Very little rain occurred throughout the state over the last week. According to the National Integrated Drought Information System, Wyoming’s drought conditions have changed little. Most of the state has large sections in extremely dry to drought conditions.
According to the NIDIS, the amount of land rated as experiencing extreme drought stands at 5.4%. The amount of land rated at severe drought, moderate drought, and abnormally dry was 33.0%, 35.1%, and 18.6% respectively.
A reporter from North Central Wyoming said conditions are very dry with growers having to haul water for livestock. A reporter from Northeastern Wyoming indicated conditions are getting worse and producers may have to cull their herds.

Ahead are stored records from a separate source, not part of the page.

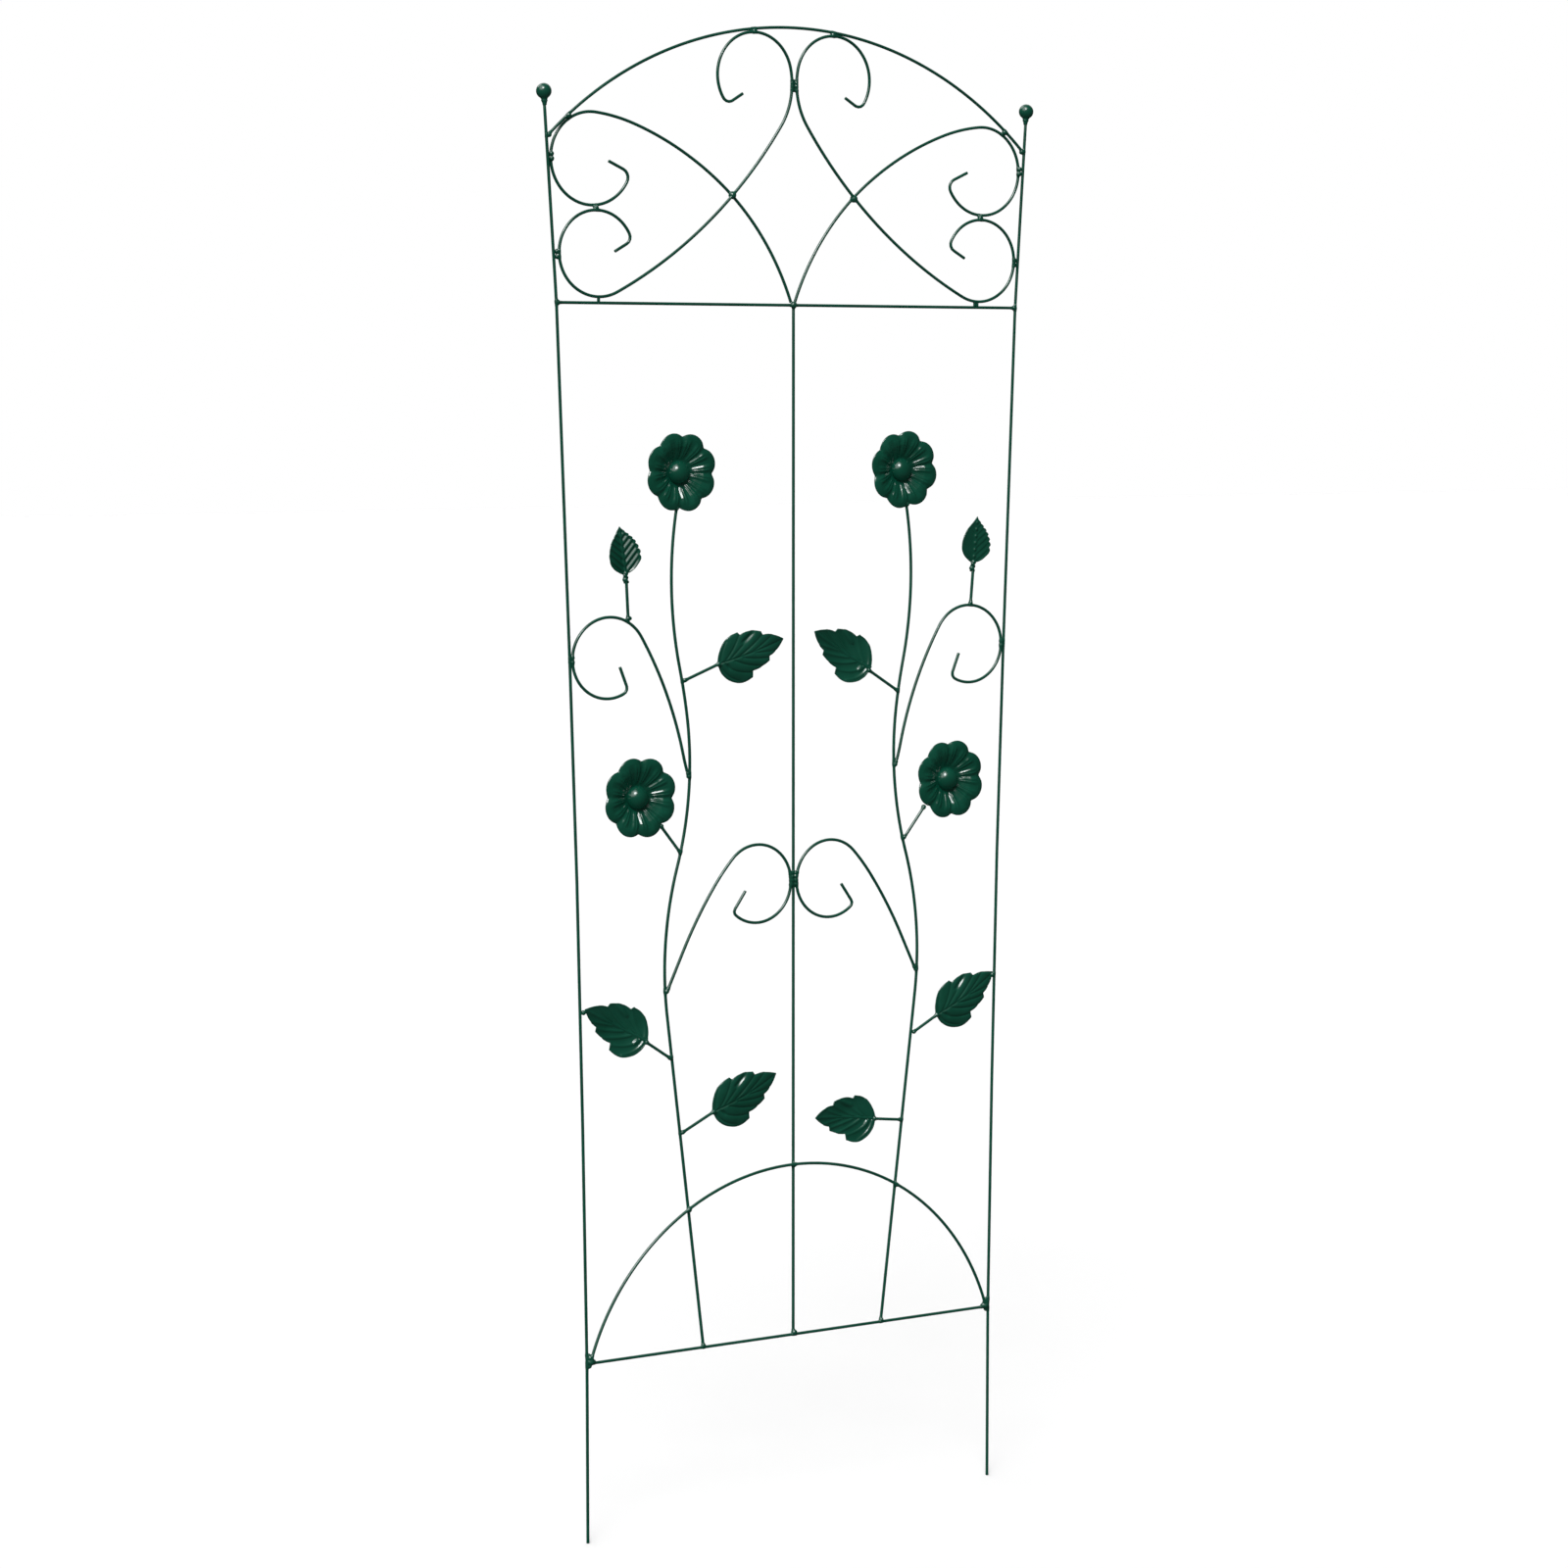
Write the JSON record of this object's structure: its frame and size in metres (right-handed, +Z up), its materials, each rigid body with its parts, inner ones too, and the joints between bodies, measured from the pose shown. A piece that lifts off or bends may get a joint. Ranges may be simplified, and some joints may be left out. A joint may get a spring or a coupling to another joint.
{
  "type": "garden trellis",
  "caption": "Flat welded-wire garden trellis with an arched scroll top, climbing stems, pressed leaves and flowers, ball finials and ground prongs.",
  "frame": {"origin": "midway between the tips of the two ground prongs, in the plane of the posts", "axes": "+Z up, +X across the panel to the viewer's right when seen from the front, the front faces -Y"},
  "size_m": [0.576, 0.0152, 1.5005],
  "materials": {
    "wire_coat": "glossy powder coat",
    "leaf_coat": "glossy powder coat",
    "flower_coat": "glossy powder coat",
    "finial_coat": "glossy powder coat",
    "weld_coat": "glossy powder coat"
  },
  "bodies": {
    "root": {"post_left": "wire_coat", "post_right": "wire_coat", "top_crossbar": "wire_coat", "bottom_crossbar": "wire_coat", "centre_rod": "wire_coat", "top_arch": "wire_coat", "low_arch": "wire_coat", "heart_scroll_left": "wire_coat", "heart_scroll_right": "wire_coat", "side_scroll_left": "wire_coat", "side_scroll_right": "wire_coat", "scroll_foot_left": "wire_coat", "scroll_foot_right": "wire_coat", "stem_left": "wire_coat", "stem_right": "wire_coat", "upper_branch_left": "wire_coat", "upper_branch_right": "wire_coat", "lower_branch_left": "wire_coat", "lower_branch_right": "wire_coat", "upper_leaf_stalk_left": "wire_coat", "upper_leaf_stalk_right": "wire_coat", "outer_leaf_stalk_left": "wire_coat", "outer_leaf_stalk_right": "wire_coat", "lower_leaf_stalk_left": "wire_coat", "lower_leaf_stalk_right": "wire_coat", "bud_leaf_stalk_left": "wire_coat", "bud_leaf_stalk_right": "wire_coat", "flower_stalk_left": "wire_coat", "flower_stalk_right": "wire_coat", "upper_leaf_left": "leaf_coat", "upper_leaf_right": "leaf_coat", "outer_leaf_left": "leaf_coat", "outer_leaf_right": "leaf_coat", "lower_leaf_left": "leaf_coat", "lower_leaf_right": "leaf_coat", "bud_leaf_left": "leaf_coat", "bud_leaf_right": "leaf_coat", "upper_flower_left": "flower_coat", "upper_flower_right": "flower_coat", "lower_flower_left": "flower_coat", "lower_flower_right": "flower_coat", "upper_button_left": "flower_coat", "upper_button_right": "flower_coat", "lower_button_left": "flower_coat", "lower_button_right": "flower_coat", "finial_left": "finial_coat", "finial_right": "finial_coat", "frame_welds": "weld_coat", "scroll_welds": "weld_coat", "branch_welds": "weld_coat", "leaf_welds": "weld_coat", "flower_welds": "weld_coat"}
  },
  "joints": []
}
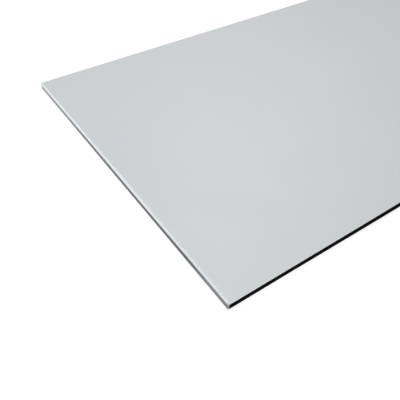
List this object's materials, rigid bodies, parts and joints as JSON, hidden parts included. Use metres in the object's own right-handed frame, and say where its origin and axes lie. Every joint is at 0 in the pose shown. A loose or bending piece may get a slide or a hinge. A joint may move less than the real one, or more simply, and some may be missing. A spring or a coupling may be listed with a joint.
{
  "type": "aluminium composite panel",
  "caption": "Flat cladding and sign panel: thin aluminium skins bonded to a black plastic core, sheared ends rolled over, long edges sawn square.",
  "frame": {"origin": "middle of the underside, where the back skin rests on the floor", "axes": "+X along the sheet's length, +Y across its width, +Z out of the painted face"},
  "size_m": [0.3, 0.2, 0.004],
  "materials": {
    "coated_face": "satin",
    "black_core": "satin",
    "mill_back": "satin"
  },
  "bodies": {
    "root": {"face_skin": "coated_face", "core": "black_core", "back_skin": "mill_back"}
  },
  "joints": []
}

A reporter from South Central Wyoming stated the dryness continues. Another reporter from South Central Wyoming stated producers are reporting pulling their herds and their irrigation systems will be shut off.
A reporter from Southeastern Wyoming indicated the hot and dry conditions are causing a lack of forage. Another reporter from Southeastern Wyoming stated that even if they got moisture it would not make up for the damage that has taken place.
Winter wheat planting is underway and barley harvest is finishing up.
Stock water supplies across Wyoming were rated 24% very short, 32% short, and 44% adequate, compared to 27% very short, 33% short, and 40% adequate last week. Irrigation water supplies were rated 21% very poor, 8% poor, 28% fair, and 43% good, compared to 26% very poor, 10% poor, 24% fair, and 40% good last week.